Most firms maintain vast databases of hedge funds from which they cull the lucky few in which they invest. Cliffwater's database contains roughly 1,300 funds, said Gorman, 500 of which they actively monitor, 70 of which they allocate to.
“The hurdle to get to that list is very high,” she said. “I always encourage managers to reach out to keep in touch to keep us informed but recognize there is a level at which we are doing our own monitoring.”
Lou Kahl, an associate partner at Hewitt EnnisKnupp, which advises on a whopping $4 trillion ($28 billion in hedge funds) in assets, said that within the broader universe of hedge funds “the actual investable universe is really considerably smaller.” His firm ranks funds according to a number of factors of which performance, perhaps surprisingly, is not primary. Kahl says they usually get to performance “at the end” of the evaluation process and “back into that” from an evaluation of more qualitative factors, including “What have they done? How have they done it?” and “Is it consistent with the risk profile our clients are looking for?”
Cambridge, whose clientele is chiefly endowments and foundations—early adopters of alternatives who now allocate, on average, 25% of their portfolios to hedge funds and have a higher tolerance for risk—has the luxury of considering funds that “don't necessarily have every box ticked,” said Belk in response to a question from the audience. But there is one box that must always be ticked for Cambridge to seriously consider a manager:
“It ultimately comes down to a very soft thing, based on hundreds of data points: Is the manager aligned with the investors?...If they're just there for the fees and because they want to get rich...let them go back to a prop. desk or work for some other hedge fund first and throw away somebody else's money.”
Popular Versus Right
Asked what strategies his firm was currently interested in, Kahl pointed out that the strategies clients are looking for are not necessarily what he considered to be “the best opportunity set.”
That caveat aside, Kahl said he stills sees a lot of interest in trading-oriented and macro-oriented strategies, both of which he feels are under-represented in many institutional portfolios. And while “pure classic distressed opportunities” are ebbing rather than flowing right now, there are “pockets within the credit space that are very opportunistic, very appealing,” he said. Kahl also said clients facing a new risk to their fixed-income portfolios from rising interest rates are looking to offset it with credit alternatives.
Belk also agreed that “what's popular and what's right are often too different things.”
“Popular strategies are often just performance chasing,” he said. “Post-2008, one of the more popular strategies that didn't even exist pre-2008 is tail risk.” Now, he said, “Everybody's got a tail risk fund.”
Belk sees institutional investors as underexposed to global macro (especially discretionary global macro) and to arbitrage strategies—particularly fixed income arbitrage which he believes, given the volume of government securities to be issued and the potential volatility around the listing of interest rate swaps, could be an area of interest.

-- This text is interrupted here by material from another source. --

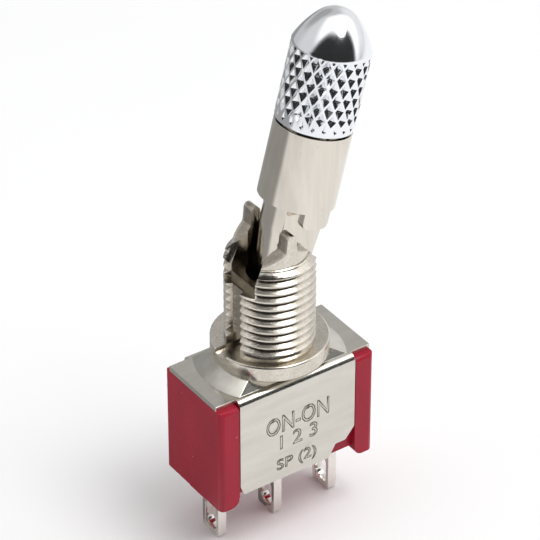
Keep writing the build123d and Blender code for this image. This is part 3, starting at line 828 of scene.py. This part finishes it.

Gorman says many of her clients (some of whom are first-time hedge fund investors, some of whom are more sophisticated) are looking for yield and also for fixed-income alternatives structured as hedge funds. Macro strategies, much in vogue a year ago, are “a little less sought after,” she says, having underperformed.
Sheth characterized the past five years as a “very difficult active management environment,” one that he doesn't expect will change that much in the near future. NEPC was bullish last year on credit and non-investment grade credit, but thinks it may be less profitable now. “We're always looking for just talented teams in every area because we're constantly trying to put together attractive, risk-adjusted portfolios for new clients, for existing clients.”
To Hedge Or Not To Hedge
Steinbrugge asked the panel to make the case for hedge funds, given their rather lacklustre recent performance compared to stocks or bonds.
Kahl questioned the notion of a hedge fund asset class. Even if such a thing exists, he said, it's not the way to invest. “The dispersion of returns at individual strategy levels is so great within more skill-based active management strategies that to really focus too much on what is the best strategy in a particular market environment may be the wrong question.”
The right question, he said, might be “within areas of opportunity, who are the best managers and what is the best method of implementation within certain strategy areas?”
Belk said that hedge funds are a good proposition because net returns have been “really, quite good” and even risk-adjusted returns “for the longer-lived managers” have been good.
“The robustness of a well-built hedge fund portfolio has been borne out by 2008,” said Belk. “We all worried post-1998 when all these hedge funds blew up, like Long-Term Capital and Eagle and Convergence, that the hedge fund industry would blow up every time there was a downdraft. Well, the fact is most hedge funds outperformed in 2008 relative to their long-only counterparts.”
But while hedge funds are still a worthwhile investment, expectations need to be reset, said Sheth.
“The idea of a percent-a-month return with bond-like volatility that some have tended to expect, those days are over. The reason to enter the industry is...there's talent, and some people deserve a full bag of golf clubs and then there's others that think they deserve it and they should really stick with the driver...I think people have to go back to investing as opposed to trading. Trading is very difficult, not many people are good at it and I think everybody's trying to be a trader these days.”